There are dozens of similar bills in various states of passage, that can be found here

Religion and Government are Intertwined

Britt: “Governments in fascist nations tend to use the most common religion in the nation as a tool to manipulate public opinion. Religious rhetoric and terminology is common from government leaders, even when the major tenets of the religion are diametrically opposed to the government’s policies or actions.”

This section goes hand in hand with the “rampant sexism” section. The rise of the Religious Right has contributed to the rise of President Donald Trump in 2016, with 81% of Christian fundamentalists supporting the real estate mogul. Christian nationalists, and religious fundamentalists in general, play a very important role in authoritarian regimes. 

As Katherine Stuart says in an interview with Al Jazeera, “Their doctrines make an absolute virtue out of obedience to a literalist or strict interpretation of their religion. This is very handy both for the clerics and the politicians and elites that they serve, as it reinforces their authority, power and privilege.”

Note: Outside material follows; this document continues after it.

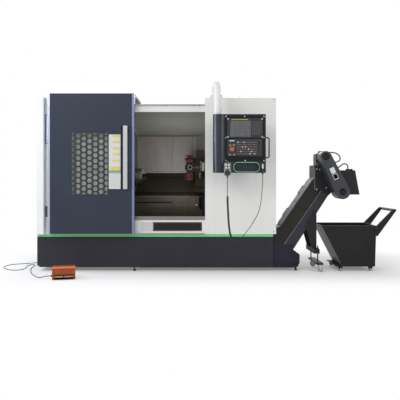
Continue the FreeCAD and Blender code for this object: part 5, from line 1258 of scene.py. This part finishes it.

The tying of religion to authoritarianism significantly contributes to legitimizing the fascist regime. (Don Simpson, Al Franken)

Obsession with National Security

In a sense, the attacks on September 11, 2001 were the opportunity the Bush administration was waiting for, to profit off another war in the Middle East. Far beyond the approximately 3,000 people killed however, was the prospect of increased surveillance of “suspected terrorists” through the Patriot Act in the name of “national security”. It has repeatedly been renewed, the most recent renewal being in June of 2020, despite it doing little to prevent such attacks and disproportionately affecting Black and Indigenous People of Color. 

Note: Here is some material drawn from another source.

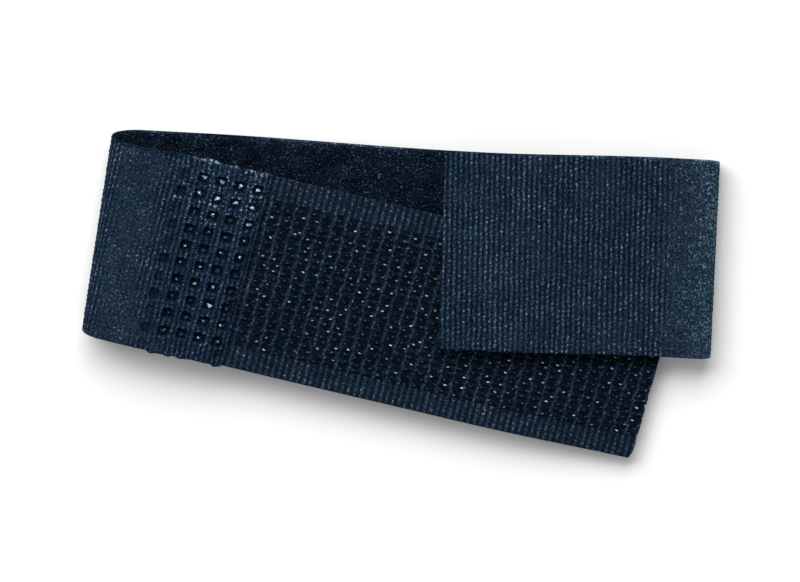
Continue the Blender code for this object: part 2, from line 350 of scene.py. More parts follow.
def closed_sheet(name, points, lengths, v, top, bottom, material, fields, coarse=4):
    """A thin closed sheet: a fine face top above the middle, and a coarse face bottom below it."""
    normals = surface_normals(points)
    rows, columns = points.shape[:2]
    upper = points + normals * top[..., None]
    pick_v, pick_s = every(rows, coarse), every(columns, coarse)
    grid = np.ix_(pick_v, pick_s)
    lower = points[grid] - normals[grid] * bottom[grid][..., None]
    index = np.arange(rows * columns).reshape(rows, columns)
    under = rows * columns + np.arange(lower.shape[0] * lower.shape[1]).reshape(lower.shape[:2])
    top_faces = np.stack([index[:-1, :-1], index[1:, :-1], index[1:, 1:], index[:-1, 1:]], -1).reshape(-1, 4)
    low_faces = np.stack([under[:-1, :-1], under[:-1, 1:], under[1:, 1:], under[1:, :-1]], -1).reshape(-1, 4)
    rims = [
        stitch(index[0], under[0], pick_s, True),
        stitch(index[-1], under[-1], pick_s, False),
        stitch(index[:, 0], under[:, 0], pick_v, False),
        stitch(index[:, -1], under[:, -1], pick_v, True),
    ]
    tape = np.stack([lengths, np.broadcast_to(v[:, None], lengths.shape), 0 * lengths], -1)
    layers = {"tape": np.concatenate([tape.reshape(-1, 3), tape[grid].reshape(-1, 3)])}
    for key, values in fields.items():
        layers[key] = np.concatenate([values.ravel(), values[grid].ravel()])
    piece = make_object(
        name,
        np.concatenate([upper.reshape(-1, 3), lower.reshape(-1, 3)]),
        [top_faces, low_faces, *rims],
        material,
        layers,
    )
    piece.data.set_sharp_from_angle(angle=math.radians(70))
    return piece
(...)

Another example of this obsession with national security would be the endless wars abroad. While we are fed the excuse that the war in Iraq was due to the UN “finding weapons of mass destruction”, the reality is that American troops die so that Lockheed Martin, Boeing, and the oil executives can widen their profit margins. When the Central Intelligence Agency conducts coups in Latin America, specifically Nicaragua, Venezuela, and Bolivia, this is not “maintaining national security” but allowing capitalists (side note: the term “greedy capitalists” is redundant) to exploit cheap labor and expropriate the natural resources found there, furthering American imperialism. We are told that the war in Afghanistan was fought in response to the attacks of Sept. 11, 2001, but what we are not told is that this country created the conditions for the attacks to occur, starting with arming the very soldiers that would become al-Qaeda, with the Red Scare hanging over people’s heads. This action in the Middle East, in the 1980s, destabilized the region, causing widespread chaos and paving the way for al-Qaeda and the Taliban to fill the power vacuum caused by the destabilization. 

As William Blum writes,

“This… was the power and the glory of President Reagan’s ‘freedom fighters’, who had become yet more anti-American in recent years, many of them backing Iraqi leader Saddam Hussein in the Persian Gulf conflict of 1990-91. Surely even Ronald Reagan and George Bush would have preferred the company of “communist” reformers like President Noor Mohammed Taraki, Mayor Mohammed Hakim or poet Suleiman Layeq.”